What Changed When We Switched
When we moved to fixed pricing, three things happened immediately:
1. Clients became more collaborative. Without the meter running, clients shared more ideas, gave more feedback, and engaged more deeply in the process. The work got better because the relationship was healthier.
2. We became more efficient. When our revenue doesn't increase with hours worked, we're incentivized to find the fastest, cleanest solution. Our development speed increased. Our code quality improved. We invested in reusable components and better tooling because it directly benefited us.
3. Disputes disappeared. In three years of fixed pricing, we haven't had a single billing dispute. Zero. When the price is agreed upfront and the scope is documented clearly, there's nothing to argue about.

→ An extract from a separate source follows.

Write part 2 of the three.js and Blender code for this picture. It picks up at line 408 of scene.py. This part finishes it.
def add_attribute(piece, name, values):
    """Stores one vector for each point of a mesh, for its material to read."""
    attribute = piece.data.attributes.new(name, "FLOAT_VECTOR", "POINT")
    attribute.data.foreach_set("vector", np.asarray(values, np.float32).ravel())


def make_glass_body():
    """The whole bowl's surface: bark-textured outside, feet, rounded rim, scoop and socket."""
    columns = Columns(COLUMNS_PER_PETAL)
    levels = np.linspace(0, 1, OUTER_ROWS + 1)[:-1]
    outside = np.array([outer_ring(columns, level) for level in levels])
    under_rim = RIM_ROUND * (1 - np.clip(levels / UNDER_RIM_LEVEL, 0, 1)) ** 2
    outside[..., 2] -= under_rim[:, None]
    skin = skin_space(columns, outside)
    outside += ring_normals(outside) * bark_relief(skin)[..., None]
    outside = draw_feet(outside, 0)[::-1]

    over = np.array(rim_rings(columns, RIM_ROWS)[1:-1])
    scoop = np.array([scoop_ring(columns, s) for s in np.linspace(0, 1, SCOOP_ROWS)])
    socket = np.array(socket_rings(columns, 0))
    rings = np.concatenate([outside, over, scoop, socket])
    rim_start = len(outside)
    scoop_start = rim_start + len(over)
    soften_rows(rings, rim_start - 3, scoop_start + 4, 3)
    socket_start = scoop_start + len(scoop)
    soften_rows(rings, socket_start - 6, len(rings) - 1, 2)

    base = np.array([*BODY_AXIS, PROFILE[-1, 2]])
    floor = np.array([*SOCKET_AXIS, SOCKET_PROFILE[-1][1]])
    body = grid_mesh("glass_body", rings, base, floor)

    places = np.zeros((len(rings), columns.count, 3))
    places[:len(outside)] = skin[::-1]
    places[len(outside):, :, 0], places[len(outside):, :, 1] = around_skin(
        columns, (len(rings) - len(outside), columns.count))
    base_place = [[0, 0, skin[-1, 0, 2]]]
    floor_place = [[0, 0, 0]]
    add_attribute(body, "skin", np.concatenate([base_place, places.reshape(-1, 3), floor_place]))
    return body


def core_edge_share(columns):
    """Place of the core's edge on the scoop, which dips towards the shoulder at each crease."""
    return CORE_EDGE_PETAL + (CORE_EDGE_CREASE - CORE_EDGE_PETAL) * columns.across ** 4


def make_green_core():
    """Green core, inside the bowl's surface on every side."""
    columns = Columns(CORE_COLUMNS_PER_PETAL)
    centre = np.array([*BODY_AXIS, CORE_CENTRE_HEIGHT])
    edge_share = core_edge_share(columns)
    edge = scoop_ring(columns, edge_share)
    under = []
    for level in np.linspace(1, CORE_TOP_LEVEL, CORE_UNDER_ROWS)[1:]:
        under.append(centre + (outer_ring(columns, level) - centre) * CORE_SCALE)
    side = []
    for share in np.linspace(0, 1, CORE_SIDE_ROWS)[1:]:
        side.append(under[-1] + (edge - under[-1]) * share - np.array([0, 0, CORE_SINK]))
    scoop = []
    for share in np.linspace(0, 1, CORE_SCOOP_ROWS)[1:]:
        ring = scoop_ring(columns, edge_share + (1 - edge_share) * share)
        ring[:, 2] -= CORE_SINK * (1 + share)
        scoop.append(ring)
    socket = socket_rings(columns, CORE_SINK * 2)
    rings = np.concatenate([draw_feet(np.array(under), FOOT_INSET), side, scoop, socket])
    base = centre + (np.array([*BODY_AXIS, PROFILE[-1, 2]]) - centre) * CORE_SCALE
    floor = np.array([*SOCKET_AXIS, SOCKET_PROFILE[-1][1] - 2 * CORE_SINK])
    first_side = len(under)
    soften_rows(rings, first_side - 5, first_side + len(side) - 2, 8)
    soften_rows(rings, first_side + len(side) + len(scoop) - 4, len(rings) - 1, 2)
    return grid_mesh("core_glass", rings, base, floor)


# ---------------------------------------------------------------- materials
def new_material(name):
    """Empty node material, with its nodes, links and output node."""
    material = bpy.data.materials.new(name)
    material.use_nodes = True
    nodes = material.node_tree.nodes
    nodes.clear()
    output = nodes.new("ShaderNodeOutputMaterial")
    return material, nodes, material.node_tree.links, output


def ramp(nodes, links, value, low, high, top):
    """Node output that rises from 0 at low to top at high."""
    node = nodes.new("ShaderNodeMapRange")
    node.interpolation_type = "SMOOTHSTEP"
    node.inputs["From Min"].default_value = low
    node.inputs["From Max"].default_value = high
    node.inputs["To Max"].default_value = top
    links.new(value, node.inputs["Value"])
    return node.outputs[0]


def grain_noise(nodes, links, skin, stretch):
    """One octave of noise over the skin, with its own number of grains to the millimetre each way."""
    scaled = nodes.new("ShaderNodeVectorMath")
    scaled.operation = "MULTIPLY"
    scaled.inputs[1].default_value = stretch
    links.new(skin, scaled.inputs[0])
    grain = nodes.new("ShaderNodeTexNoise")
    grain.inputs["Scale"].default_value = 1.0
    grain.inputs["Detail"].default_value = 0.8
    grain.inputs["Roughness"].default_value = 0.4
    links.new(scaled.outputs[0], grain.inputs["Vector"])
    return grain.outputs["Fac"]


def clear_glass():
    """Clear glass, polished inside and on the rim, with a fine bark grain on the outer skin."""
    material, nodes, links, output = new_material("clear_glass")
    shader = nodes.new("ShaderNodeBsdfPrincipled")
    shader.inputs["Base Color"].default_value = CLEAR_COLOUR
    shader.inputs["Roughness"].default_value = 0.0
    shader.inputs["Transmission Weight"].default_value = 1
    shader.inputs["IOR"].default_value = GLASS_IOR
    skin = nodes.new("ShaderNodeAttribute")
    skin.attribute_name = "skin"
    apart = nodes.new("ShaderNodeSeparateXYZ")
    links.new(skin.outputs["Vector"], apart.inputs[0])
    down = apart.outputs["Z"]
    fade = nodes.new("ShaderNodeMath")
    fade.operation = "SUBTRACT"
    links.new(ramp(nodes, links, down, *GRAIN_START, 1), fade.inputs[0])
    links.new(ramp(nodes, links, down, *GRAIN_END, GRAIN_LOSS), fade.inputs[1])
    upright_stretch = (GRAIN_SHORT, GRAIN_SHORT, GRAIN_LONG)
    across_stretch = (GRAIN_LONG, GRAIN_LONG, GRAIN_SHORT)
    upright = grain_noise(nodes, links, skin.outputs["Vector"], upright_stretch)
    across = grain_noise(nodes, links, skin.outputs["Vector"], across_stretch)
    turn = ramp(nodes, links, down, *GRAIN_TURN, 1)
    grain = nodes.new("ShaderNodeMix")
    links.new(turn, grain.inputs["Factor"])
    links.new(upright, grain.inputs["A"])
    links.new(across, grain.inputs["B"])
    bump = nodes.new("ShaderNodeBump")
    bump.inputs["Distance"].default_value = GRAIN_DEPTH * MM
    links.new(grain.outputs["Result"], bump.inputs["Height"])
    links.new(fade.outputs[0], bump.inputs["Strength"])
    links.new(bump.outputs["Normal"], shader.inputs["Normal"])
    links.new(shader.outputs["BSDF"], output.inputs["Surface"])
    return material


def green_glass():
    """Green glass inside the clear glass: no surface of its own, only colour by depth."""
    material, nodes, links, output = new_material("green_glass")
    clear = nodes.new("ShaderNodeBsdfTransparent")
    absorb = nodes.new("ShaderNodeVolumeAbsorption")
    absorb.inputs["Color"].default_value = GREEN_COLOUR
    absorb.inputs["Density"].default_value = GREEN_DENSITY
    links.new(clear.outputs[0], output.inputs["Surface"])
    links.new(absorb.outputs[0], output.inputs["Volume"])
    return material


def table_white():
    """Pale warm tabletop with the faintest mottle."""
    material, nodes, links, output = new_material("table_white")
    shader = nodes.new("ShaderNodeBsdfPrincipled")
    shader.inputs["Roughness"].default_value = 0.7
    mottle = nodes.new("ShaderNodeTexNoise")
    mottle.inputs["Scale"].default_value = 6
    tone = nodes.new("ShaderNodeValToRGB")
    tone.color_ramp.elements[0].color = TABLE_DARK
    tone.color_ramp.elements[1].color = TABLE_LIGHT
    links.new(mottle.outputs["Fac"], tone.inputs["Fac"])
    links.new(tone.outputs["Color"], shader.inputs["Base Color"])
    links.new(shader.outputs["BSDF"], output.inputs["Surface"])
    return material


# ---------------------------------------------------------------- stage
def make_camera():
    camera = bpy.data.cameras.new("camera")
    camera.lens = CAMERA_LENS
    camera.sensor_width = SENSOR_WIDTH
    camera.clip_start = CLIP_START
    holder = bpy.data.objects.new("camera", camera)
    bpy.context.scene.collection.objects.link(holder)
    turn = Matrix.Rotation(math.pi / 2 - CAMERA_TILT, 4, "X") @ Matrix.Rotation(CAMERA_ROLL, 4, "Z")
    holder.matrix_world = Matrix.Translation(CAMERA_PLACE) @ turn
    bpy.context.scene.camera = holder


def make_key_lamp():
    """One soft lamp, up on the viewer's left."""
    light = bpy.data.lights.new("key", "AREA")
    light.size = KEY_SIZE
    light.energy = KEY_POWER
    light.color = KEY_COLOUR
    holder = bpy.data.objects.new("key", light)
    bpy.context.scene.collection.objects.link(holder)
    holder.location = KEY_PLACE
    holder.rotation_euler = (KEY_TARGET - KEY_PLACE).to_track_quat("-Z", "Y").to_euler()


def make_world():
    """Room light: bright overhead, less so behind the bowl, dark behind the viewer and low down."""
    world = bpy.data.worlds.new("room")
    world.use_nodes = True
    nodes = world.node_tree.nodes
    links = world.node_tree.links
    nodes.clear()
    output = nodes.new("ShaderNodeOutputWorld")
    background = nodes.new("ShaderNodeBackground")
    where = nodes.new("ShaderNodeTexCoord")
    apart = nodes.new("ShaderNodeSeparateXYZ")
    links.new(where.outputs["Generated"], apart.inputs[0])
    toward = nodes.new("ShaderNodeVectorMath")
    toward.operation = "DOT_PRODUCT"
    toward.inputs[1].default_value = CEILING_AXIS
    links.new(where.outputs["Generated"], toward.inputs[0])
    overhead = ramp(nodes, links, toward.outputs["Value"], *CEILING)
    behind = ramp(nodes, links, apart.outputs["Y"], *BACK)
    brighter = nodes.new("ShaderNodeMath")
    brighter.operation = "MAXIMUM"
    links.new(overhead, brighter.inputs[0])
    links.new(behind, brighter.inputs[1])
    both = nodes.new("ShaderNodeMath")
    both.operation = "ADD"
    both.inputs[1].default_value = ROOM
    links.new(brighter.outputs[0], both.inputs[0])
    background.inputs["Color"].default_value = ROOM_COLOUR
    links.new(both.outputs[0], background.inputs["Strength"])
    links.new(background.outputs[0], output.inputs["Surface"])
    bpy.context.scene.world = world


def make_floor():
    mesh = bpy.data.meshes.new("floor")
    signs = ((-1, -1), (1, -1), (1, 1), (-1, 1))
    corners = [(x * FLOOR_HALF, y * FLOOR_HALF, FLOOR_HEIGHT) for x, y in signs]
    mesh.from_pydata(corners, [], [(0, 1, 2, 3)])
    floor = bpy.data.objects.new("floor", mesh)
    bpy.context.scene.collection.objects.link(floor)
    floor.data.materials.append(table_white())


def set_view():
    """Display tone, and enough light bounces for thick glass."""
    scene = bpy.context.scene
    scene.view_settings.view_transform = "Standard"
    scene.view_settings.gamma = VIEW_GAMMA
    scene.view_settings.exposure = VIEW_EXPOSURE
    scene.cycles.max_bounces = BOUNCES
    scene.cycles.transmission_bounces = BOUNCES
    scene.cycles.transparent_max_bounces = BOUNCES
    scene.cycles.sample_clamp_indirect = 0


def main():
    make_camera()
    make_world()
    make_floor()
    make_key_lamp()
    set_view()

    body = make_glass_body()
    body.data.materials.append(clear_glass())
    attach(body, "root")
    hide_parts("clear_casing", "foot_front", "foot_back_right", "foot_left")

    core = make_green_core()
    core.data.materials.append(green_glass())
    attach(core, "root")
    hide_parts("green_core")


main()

How to Evaluate Any Pricing Model
Whether you work with us or someone else, here's what to look for:
- Is the price locked? An "estimate" is not a price. If the number can change, it will — and usually upward
- Is the scope documented? Vague scope leads to vague pricing. If you can't point to a document that lists exactly what you're getting, the price is meaningless
- Who bears the risk? If the project takes longer than expected, who pays? If the answer is "you," the pricing model is designed to protect the provider, not you
- Are revisions included? Every build needs adjustments. If revisions are billed separately, the sticker price is not the real price
- What's the total cost? Add up everything: design, development, hosting setup, CMS, training, support. The cheapest quote might not include things that other quotes do
The Bottom Line
Hourly billing isn't evil. It works fine for certain types of work - consulting, advisory, exploratory research where the scope genuinely can't be defined upfront.
But for building websites, web apps, and digital products? The scope can be defined. The deliverables can be listed. The price can be locked.
We believe that when you hire someone to build a product, you should know exactly what you'll pay for exactly what you'll get. No surprises, no anxiety, no adversarial dynamics.
That's why we ditched hourly billing. And honestly, we can't imagine going back.